The following table describes the default configuration parameters for workers found in the Helm chart under configData for the microservice.

Name Default Value Possible Values Notes
LOG_LEVEL INFO FATAL, ERROR, WARN, INFO, DEBUG Worker logging level. This overrides the global configuration.
GRPC_GRACEFUL_CONN_TIME 60s Integer + Text (ns, us, µs, ms, s, m, h) The amount of time the workers should try to connect with the coordinator before failing.
STREAM_OUTPUT_METRIC "" Text Override for the topic where performance polling workload results are published.
STREAM_OUTPUT_AVAILABILITY "" Text Override for the topic where availability polling workload results are published.
PULSAR_DISCOVERY_CALLBACK_OVERRIDE "" Text Override for the topic where discovery workload results are published.

SNMP Poller Autoscaling Configuration

Autoscaling is supported for the SNMP Poller microservice. See Configuring Autoscaling for general information and details about the standard autoscaling configurations.

For SNMP Poller, KEDA also uses the snmp_coordinator_metric_workers_required Prometheus metric to make scaling decisions. This metric is set dynamically. The SNMP Poller Microservice coordinator assigns polling and discovery workers during resynchronization with the Unified Assurance database. Numbers are based on polling throughput and your configuration settings as follows:

When you deploy the SNMP Poller microservice with autoscaling enabled, you must also calculate total workers required, based on the expected number of devices that will be polled in the device zone, to determine the value to use for the maxReplicaCount autoscaling configuration setting.

For example:

Modifying Scaling Triggers

By default, only the snmp_coordinator_metric_workers_required metric is configured as an autoscaling trigger. You can define additional triggers in the Helm chart by adding them under the triggers section.

For example, the default trigger configuration is:

autoscaling:
  ...
  triggers:
    - type: prometheus
      metadata:
        metricName: required_total_workers
        serverAddress: http://prometheus-kube-prometheus-prometheus.a1-monitoring.svc.cluster.local:9090
        query: snmp_coordinator_metric_required_total_workers
        threshold: '1'
        metricType: Value

SNMP Poller Self-Monitoring Metrics

The SNMP Poller microservice exposes the self-monitoring metrics for coordinators described in the following table to Prometheus.

Each of the metrics in the table is prefixed with snmp_coordinator in the database.

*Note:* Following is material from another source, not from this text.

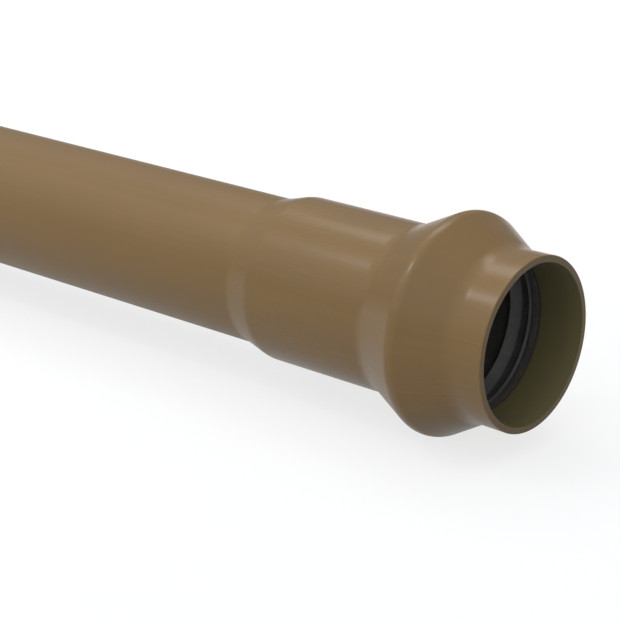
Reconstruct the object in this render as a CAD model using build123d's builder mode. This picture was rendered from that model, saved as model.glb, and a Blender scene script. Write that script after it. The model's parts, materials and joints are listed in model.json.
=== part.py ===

For example, the full metric name in the database for the first metric is snmp_coordinator_metric_worker_count.

Metric Name Type Labels Description
metric_worker_count Gauge N/A The number of workers currently enrolled with the coordinator.
metric_workforce_count Gauge N/A The number of workers multiplied by worker concurrency.
metric_discovery_worker_count Gauge N/A The number of discovery workers currently enrolled with the coordinator.
metric_polling_worker_count Gauge N/A The number of polling workers currently enrolled with the coordinator.
metric_required_discovery_workers Gauge N/A The number of workers required for discovery when using autoscaling. Only available when autoscaling is enabled.
metric_required_polling_workers Gauge N/A The number of workers required for polling when using autoscaling. Only available when autoscaling is enabled.
metric_required_total_workers Gauge N/A The number of workers required for polling and discovery when using autoscaling. Only available when autoscaling is enabled.
metric_discovery_requests_queued Gauge N/A The number of discovery requests. (queued, realtime)
metric_discovery_requests_processing Gauge N/A The number of discovery requests. (processing, realtime)
metric_polling_requests_queued Gauge N/A The number of polling requests. (queued, realtime)
metric_polling_requests_processing Gauge N/A The number of polling requests. (processing, realtime)
metric_polled_devices_count GaugeVec domain, cycle The number of polled devices per domain and cycle.
metric_polled_objects_count GaugeVec domain, cycle The number of polled objects per domain and per cycle.
metric_polling_duration GaugeVec domain, cycle The total polling duration in seconds for last cycle per domain and per cycle.
metric_polling_average GaugeVec domain, cycle The average polling duration in seconds for last cycle per domain and per cycle.
metric_polling_average95 GaugeVec domain, cycle The 95th percentile average polling duration in seconds for last cycle per domain and per cycle.
metric_polling_utilisation GaugeVec domain, cycle The polling utilisation in percent for last cycle per domain and per cycle.
metric_polling_utilisation95 GaugeVec domain, cycle The 95th percentile polling utilisation in percent for last cycle per domain and per cycle.

Note:

Metric names in the database include a prefix that indicates the service that inserted them. The prefix is prom_ for metrics inserted by Prometheus. For example, metric_worker_count is stored as prom_metric_worker_count in the database.